In U-WSILB, we abandon the subpixel convolution and use the nearest neighbor interpolation algorithm to achieve the up-sampling operation, mainly because the subpixel convolution layer brings a large number of parameters to the network but also cannot achieve the corresponding recovery effect. In this paper, we use the convolution layer to further establish the correlation between channels for the interpolated features. In order to distinguish the importance between channels and play the role of some key features, we use WSILB to enhance the network’s attention for key channels to achieve the purpose of improving network performance.

In order to cope with the large-scale reconstruction task, the network still has enough available high-frequency information while ensuring that each step of the up-sampling is optimal; we use the distributed strategy to carry out step-by-step up-sampling until the target size is reached, such as the ×4 reconstruction task, we divide it into two cascaded ×2 reconstruction tasks, and we use the weight-sharing strategy to further reduce the number of network parameters.

4. Experiment and Analysis

We trained the network using DIV2K, a high-quality data set containing 1000 images published by Timofte et al. [36], and the Flickr2K data sets containing 2650 images. For testing, we used four standard benchmark data sets, Set5, Set14, B100, and Urban100, and used the objective indexes of peak signal-to-noise ratio (PSNR) and structural similarity index measure (SSIM) [37] to quantitatively analyze the reconstruction results and convert the image from RGB color space to YCbCr color space. Only Y channels are trained and tested.

4.1. Experimental Environment and Parameter Settings

In this paper, 24 image patches of size 192 × 192 are randomly selected as the input of the network in the ×2, ×3, and ×4 reconstruction tasks. 1000 backpropagation iterations constitute 1 epoch with an initial learning rate of 0.0002, and the learning rate decays to half of the original after every 200 epochs. The network uses 6 PMDB, the slope of Leaky-Relu is set to 0.05 in the negative range, and the Adam algorithm is used to optimize the network gradient. The algorithm in this paper is built under the PyTorch deep learning framework, the experimental hardware platform is NVIDIA Tesla V100-PCIE-16 GB, and the software environment is Windows 10 operating system.

4.2. Ablation Experiments

In order to verify the effectiveness of the network design, we conducted ablation experiments on some important blocks. All the ablation experiments are built on ×4 reconstruction task, and the results are obtained by training 400 epochs, which can better test the effectiveness of each block design in the network.

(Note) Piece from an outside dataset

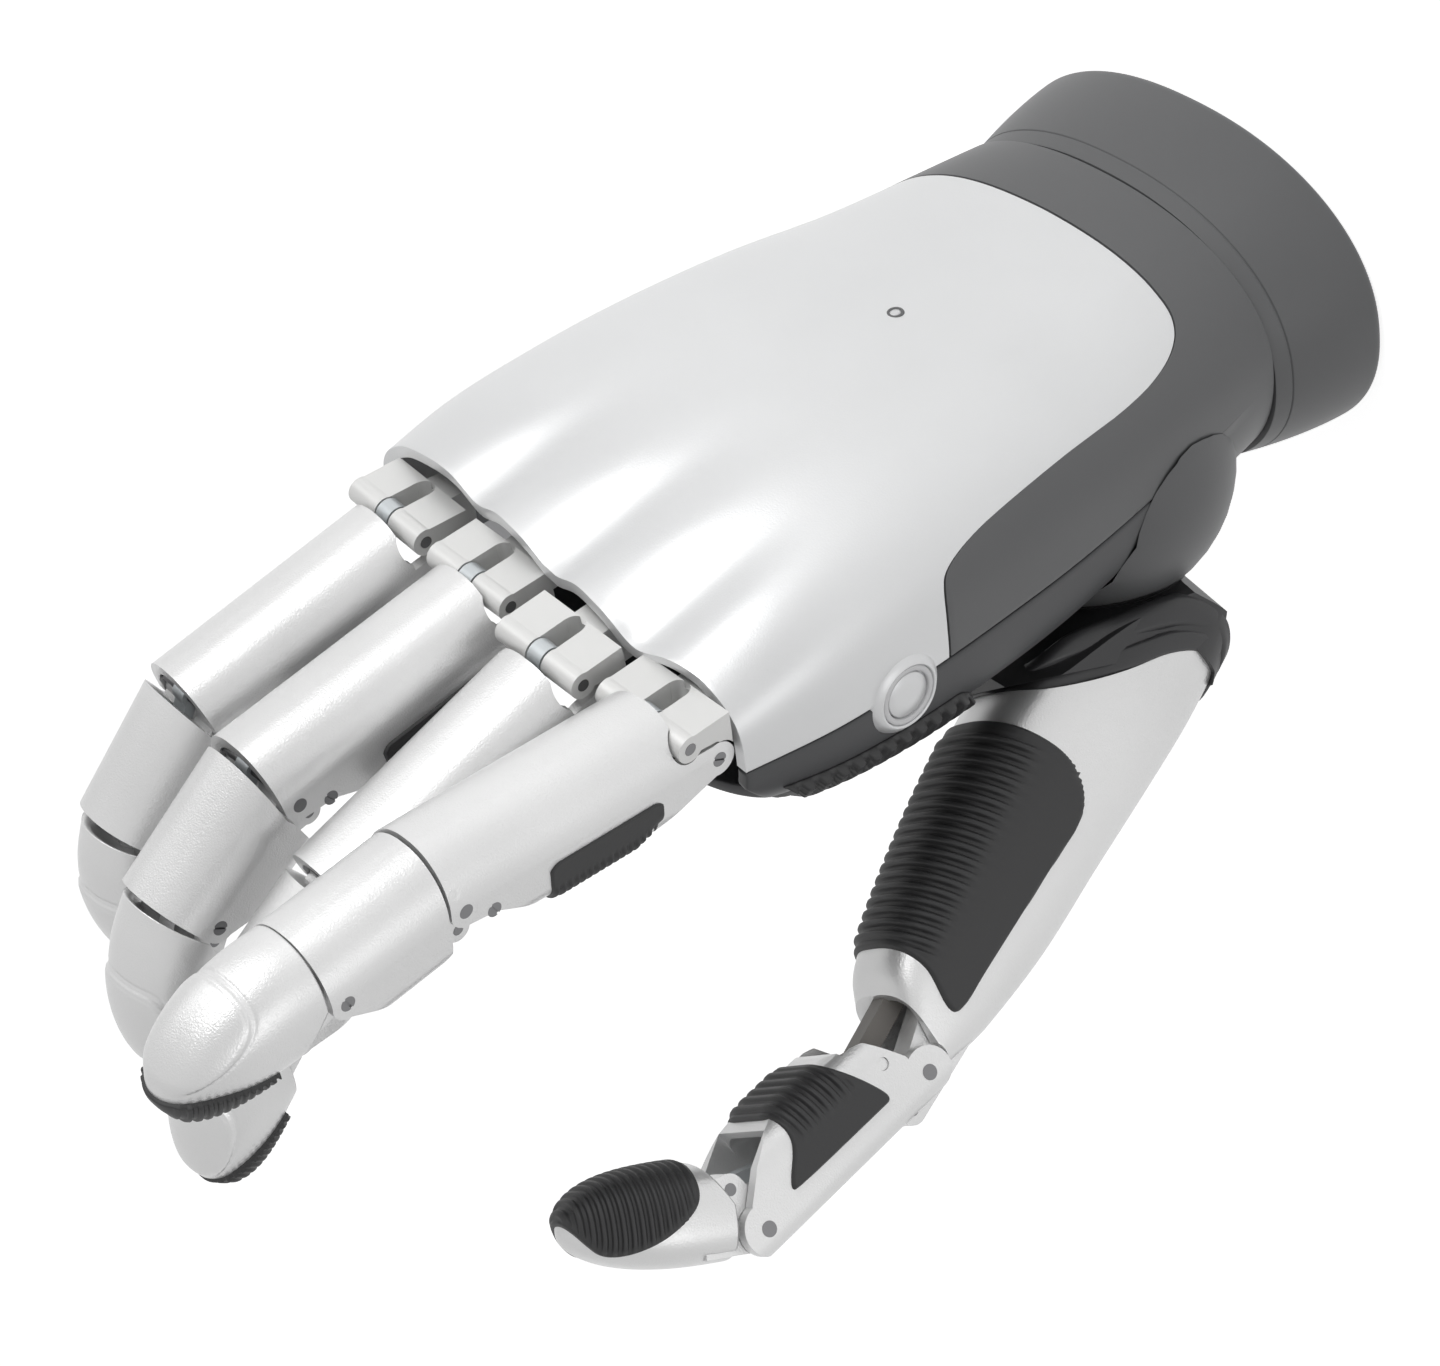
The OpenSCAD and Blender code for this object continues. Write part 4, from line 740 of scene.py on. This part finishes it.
# ---- Thumb links ---------------------------------------------------------------------
# First link with ears outside both of its joints, and a smooth thumb tip. Both carry ribbed rubber pads.
first_link = from_solid("thumb_proximal", "thumb_proximal_form", satin_alloy, "thumb_prox", .55, 4)
z = np.linspace(6.6, 27.5, 200)[:, None]
top = np.interp(z, [1.6, 5, 10, 20.5, 24.5, 29.5, 33.5], [4.2, 9.4, 11, 11, 10, 7.4, 4])
skin = trough(z, top, thumb_half, 5, 11, (50, 40, 30), 3.6)
flap = np.array([(15, 18), (11.5, 11), (7, 2.6), (7.2, .9), (9, .9), (26.4, 1), (27.6, 1.6), (26.8, 3),
                 (23.2, 6.4), (22.6, 10), (25, 18)])
inside = within(eased(flap), skin[..., 2], skin[..., 1])
rib = smooth(.15, .85, .5 + .5 * np.cos(2 * np.pi * skin[..., 2] / 1.75))
ribbed = smooth(.7, 1.8, inside) * smooth(5.2, 8.2, skin[..., 1])
height = -.3 + smooth(-.1, .6, inside) * (.95 + .6 * (rib - .4) * ribbed)
first_rubber = pad_of("thumb_proximal_rubber", carried(thumb_first, skin), height, inside > -.7, .5, pad_rubber,
                      "thumb_prox")
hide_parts("thumb_proximal_pad")
sets = [plates(ring(0, thumb_len, thumb_head_r), [(side * 2, side * 8.79)]) for side in (-1, 1)]
link_pins = pinned("thumb_link_pins", thumb_first, sets, dark_steel, "thumb_prox")

shape = dict(length=27.6, start=6, middle=(2.6, 3.6), half=(8.35, 2.4, .5), back=(6.4, 2.6, .55),
             pad=(7.8, 3.2, .52), squares=(2.7, 2.5), rim=lambda y: 4.4 + .55 * np.maximum(0, y - 4))
p = (1 - (1 - np.linspace(0, 1, 170)) ** 1.7)[:, None]
t = np.linspace(-np.pi / 2, 1.5 * np.pi, 200, endpoint=False)[None, :]
skin = carried(thumb_second, tip_skin(p, t, **shape))
tip = closed_tip("thumb_distal_form", skin, satin_alloy, "thumb_end")
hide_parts("thumb_distal")
outline = hull(np.concatenate([ring(0, 0, 3), ring(*tip_lug, 2.2), [[-3, 9], [7, 9]]]))
tip_cheeks = pinned("thumb_distal_cheeks", thumb_second, [plates(outline, both(cheek_w, tongue_in))],
                    satin_alloy, "thumb_end")
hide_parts("thumb_distal")
sets = [plates(ring(*tip_lug, pin_r), both(cheek_w, tongue_in + .04))]
tip_pin = pinned("thumb_tip_lug_pin", thumb_second, sets, dark_steel, "thumb_end")
t = np.linspace(-.9, np.pi + .9, 150)[None, :]
p = (1 - (1 - np.linspace(.03, 1, 220)) ** 1.7)[:, None]
skin = tip_skin(p, t, **shape)
tip_edge = np.array([(8.6, 16), (8.8, 7.5), (9.6, 4.6), (12.4, 2.2), (16, .2), (20, -.9), (23.4, -.6),
                     (25.6, 1.4), (27, 3.4), (28.4, 5.5), (32, 16)])
inside = within(eased(tip_edge), skin[..., 2], skin[..., 1])
rib = smooth(.15, .85, .5 + .5 * np.cos(2 * np.pi * skin[..., 2] / 1.22))
height = -.3 + smooth(-.1, .6, inside) * (.8 + .5 * (rib - .45) * smooth(.5, 1.3, inside))
tip_rubber = pad_of("thumb_tip_rubber", carried(thumb_second, skin), height, inside > -.7, .5, pad_rubber,
                    "thumb_end")
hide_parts("thumb_tip_pad")

# ---- Thumb root ----------------------------------------------------------------------
# Black moulded bracket that swivels on the rounded grey root cover. Its saddle grips the metacarpal's upper
# end along a curved seam, with a groove round its middle.
matt_black = finish_of("matt black bracket", (.028, .028, .03), (.036, .036, .038), 0, .42, .05, .3, .01)
for node, material, body, slot in (("thumb_swivel_bracket", matt_black, "thumb_base", "black_bracket"),
                                   ("thumb_root_cover", matt_grey, "root", "grey_casing")):
    piece = from_solid(node, node + "_form", material, body, .8, 5)
crown_rows = np.array([[0, -73.5, -21.4], [.1, -78.6, -20.6], [.2, -82, -17.6], [.35, -82, -11.8],
                       [.5, -80, -7], [.68, -73.4, .4], [.84, -67, 6.6], [1, -60.5, 9]])
# share of the way from the seam to the crown, and how far the saddle stands out there
saddle_rows = ((-.02, -1.5), (0, -.1), (.01, .2), (.06, .42), (.3, .45), (.36, .3), (.39, -.45), (.43, -.6),
               (.47, -.5), (.5, .1), (.56, .3), (.85, .1), (.95, -.7), (1, -2.2))
t = np.linspace(-np.pi / 2, 1.5 * np.pi, 240, endpoint=False)[None, :]
base = meta_skin(np.ones(t.shape), t)
f = (1 + np.sign(np.sin(t)) * np.abs(np.sin(t)) ** (2 / meta_rows[-1, 6])) / 2
low, high = [np.stack([curve(r, f, 2), curve(r, f, 1)], -1) for r in (seam_rows, crown_rows)]
# The corner that passes the palm when the thumb is turned in lies deeper
clear = 1.5 * (smooth(.45, .7, f) * smooth(0, 4, base[..., 0]))[..., None]
rows = []
for share, out in saddle_rows:
    row = base.copy()
    row[..., 1:] += (high - low) * share
    side = row - row.mean(1, keepdims=True)
    row += side / np.linalg.norm(side, axis=-1, keepdims=True) * (out - clear) * np.array([1, 1, .4])
    rows.append(row[0])
grid = np.array(rows)
grid = np.concatenate([grid[:1] * 0 + grid[0].mean(0), grid, grid[-1:] * 0 + grid[-1].mean(0)])
points = carried(meta, grid.transpose(1, 0, 2).reshape(-1, 3))
faces = grid_faces(t.size, len(grid), 0, True)
saddle = outward(merged(mesh_piece("thumb_saddle", points, faces, matt_black, "thumb_base")))
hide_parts("thumb_swivel_bracket")

# ---- Power button and status light ---------------------------------------------------
# Chamfered silver boss with a pale ring and a pressed cap, and a small ringed lens in the back shell.
pale_ring = finish_of("pale ring plastic", (.74, .74, .75), (.8, .8, .81), .1, .35, .03, .3, .005)


def on_casing(z, first, last, column, value):
    """Point of the casing at height z, between two turns, where x or y has the given value."""
    skin = palm(np.linspace(first, last, 600), z)
    skin = skin[np.argsort(skin[:, column])]
    return [np.interp(value, skin[:, column], skin[:, axis]) for axis in range(3)]


button_z, button_y = cuff_len + palm_len * edge_rows[-1, 1] + 8.9, 1.5
at_button = moved(*on_casing(button_z, 235, 300, 1, button_y)) @ turned("y", -90)
light_z, light_x = 64, -3.7
at_light = moved(*on_casing(light_z, -40, 40, 0, light_x)) @ turned("x", 90)
turned_pieces = [
    ("button_boss", at_button, silver_lacquer, "button_bezel", "root", "bezel",
     [(4.66, -3), (4.66, .75), (4.8, .95), (5, .95), (6.1, -.1), (6.35, -.6), (6.35, -3)]),
    ("button_ring", at_button, pale_ring, "button_bezel", "root", "bezel",
     [(3.72, -3), (3.72, .7), (3.82, .84), (4.4, .84), (4.56, .7), (4.56, -3)]),
    ("button_cap", at_button, silver_lacquer, "power_button", "button", "button_cap",
     [(0, -2.4), (3.5, -2.4), (3.5, .45), (3.36, .62), (1.5, .72), (0, .74)]),
    ("light_ring", at_light, matt_grey, "status_light", "root", "lens",
     [(.82, -1), (.82, .1), (.95, .16), (1.2, .14), (1.3, -.02), (1.3, -1)]),
    ("light_lens", at_light, pale_ring, "status_light", "root", "lens",
     [(0, -1), (.8, -1), (.8, .04), (.5, .1), (0, .12)])]
for name, matrix, material, node, body, slot, profile in turned_pieces:
    piece = lathe(profile, matrix, name, material, body)
    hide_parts(node)

# ---- Carried-over parts --------------------------------------------------------------
# Steel pins and links, the push rod, the bolted flange and frame, the plug, the motor cans and the board.
# They are small, plain or out of sight, and keep their packed form.
link_metal = finish_of("pale link steel", (.50, .53, .55), (.56, .59, .60), .6, .42, .04, .3, .006)
frame_metal = finish_of("anodised frame alloy", (.30, .30, .31), (.36, .36, .37), .7, .45, .05, .4, .01)
brown_polymer = finish_of("brown-grey polymer", (.20, .19, .175), (.24, .225, .21), 0, .5, .05, .3, .01)
board_green = finish_of("board lacquer", (.03, .12, .06), (.04, .15, .07), 0, .35, .05, .5, .01)
finish_by_ending = {"_pins": dark_steel, "_link": link_metal, "_rod": brown_polymer, "_board": board_green,
                    "_connector": matt_black}
for name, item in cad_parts.items():
    if item.hide_render:
        continue
    item.data.materials.clear()
    item.data.materials.append(finish_by_ending.get(name[name.rindex("_"):], frame_metal))

# ---- Floor, light and camera ---------------------------------------------------------
# White floor and surroundings, which light the hand only softly, with one key lamp from behind its back and two
# weaker ones from the thumb side and the little finger's side.
floor_mesh = bpy.data.meshes.new("floor")
floor_mesh.from_pydata([(-4, -4, -.0005), (4, -4, -.0005), (4, 4, -.0005), (-4, 4, -.0005)], [], [(0, 1, 2, 3)])
floor = bpy.data.objects.new("floor", floor_mesh)
bpy.context.scene.collection.objects.link(floor)
pale = bpy.data.materials.new("pale floor")
pale.use_nodes = True
tree = pale.node_tree
shader = tree.nodes["Principled BSDF"]
shader.inputs["Base Color"].default_value = (.9, .9, .9, 1)
shader.inputs["Roughness"].default_value = .9
shader.inputs["Emission Color"].default_value = (1, 1, 1, 1)


def seen_directly(tree):
    """1 for rays from the camera, from a mirror or through glass, 0 for the soft light that objects receive."""
    path = tree.nodes.new("ShaderNodeLightPath")
    clear, seen = tree.nodes.new("ShaderNodeMath"), tree.nodes.new("ShaderNodeMath")
    clear.operation = seen.operation = "MAXIMUM"
    link(tree, (path.outputs["Is Camera Ray"], clear.inputs[0]),
         (path.outputs["Is Transmission Ray"], clear.inputs[1]), (clear.outputs[0], seen.inputs[0]),
         (path.outputs["Is Glossy Ray"], seen.inputs[1]))
    return seen.outputs[0]


glow = tree.nodes.new("ShaderNodeMath")
glow.operation = "MULTIPLY"
glow.inputs[1].default_value = .8
link(tree, (seen_directly(tree), glow.inputs[0]), (glow.outputs[0], shader.inputs["Emission Strength"]))
floor_mesh.materials.append(pale)

world = bpy.data.worlds.new("studio")
bpy.context.scene.world = world
world.use_nodes = True
tree = world.node_tree
sky = tree.nodes["Background"]
sky.inputs["Color"].default_value = (1, 1, 1, 1)
strength = tree.nodes.new("ShaderNodeMapRange")
strength.inputs["To Min"].default_value, strength.inputs["To Max"].default_value = .27, 1
link(tree, (seen_directly(tree), strength.inputs["Value"]),
     (strength.outputs["Result"], sky.inputs["Strength"]))


def lamp(name, at, aim, size, watts):
    """Square soft light at a place, turned to its aim. Places and size are metres."""
    data = bpy.data.lights.new(name, "AREA")
    data.size, data.energy = size, watts
    lamp_object = bpy.data.objects.new(name, data)
    bpy.context.scene.collection.objects.link(lamp_object)
    lamp_object.location = at
    lamp_object.rotation_euler = (Vector(aim) - Vector(at)).to_track_quat("-Z", "Y").to_euler()


centre = (-.018, .004, .114)
lamp("key", (.10, -.75, .35), centre, .35, 2.3)
lamp("side", (-.9, -.15, .2), centre, .4, .85)
lamp("far", (.5, -.5, .4), centre, .3, .4)

view_from = np.array([-.4304, -.4204, .4163])
toward = np.array([-.620378, -.638895, .454804])
turn_x = np.array([-.657634, .10798, -.74556])
turn_y = np.cross(toward, turn_x)
camera = bpy.data.objects.new("camera", bpy.data.cameras.new("camera"))
bpy.context.scene.collection.objects.link(camera)
columns = np.column_stack([turn_x, turn_y, toward, view_from])
camera.matrix_world = Matrix(np.vstack([columns, [0, 0, 0, 1]]).tolist())
camera.data.sensor_width = 36
camera.data.lens = 119.99
bpy.context.scene.camera = camera
bpy.context.scene.view_settings.view_transform = "Standard"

Verifying the rationality of the WSILB design: first, we gave four design schemes as shown in Figure 4. Type A is the scheme we used in the article. Unlike type A, type B uses two convolution layers to establish the dependencies between channels separately, that is, the features of the two branches do not have the same mapping relationship. Type C uses the sum of standard deviation, average, and maximum to characterize the channel properties. Type D directly uses the sum of standard deviation and average to characterize the channel properties. All types of attention blocks deal with the feature channel without compression. We use B, C, and D types of attention blocks instead of A type of attention blocks for experimental verification, and the experimental results are shown in Table 1.

(a)

(b)

(c)

(d)

Compared with type B, our adopted type A achieves the same PSNR value, but on SSIM, it is 0.0008 higher than it, and the parameters are 38K less, which may be related to the fact that we constructed the same channel feature mapping relationship using the weight-sharing convolution layer. Compared with type C, type A is higher than it by 0.001 on SSIM, which also proves that the weight-sharing auxiliary path can effectively enhance the channel characteristics. In contrast, compared with type D, type A is 0.04 dB higher in PSNR and 0.0012 higher in SSIM, which shows that type A contributes more to the network performance than type D under the same number of parameters.

To verify the effectiveness of the WSILB design: we replace the WSILB in PMDN with SE (squeeze-and-excitation), CA (channel attention), and CCA (contrast-aware channel attention), respectively, while the PMDN without attention blocks is used as the baseline, and experimental results are shown in Table 2.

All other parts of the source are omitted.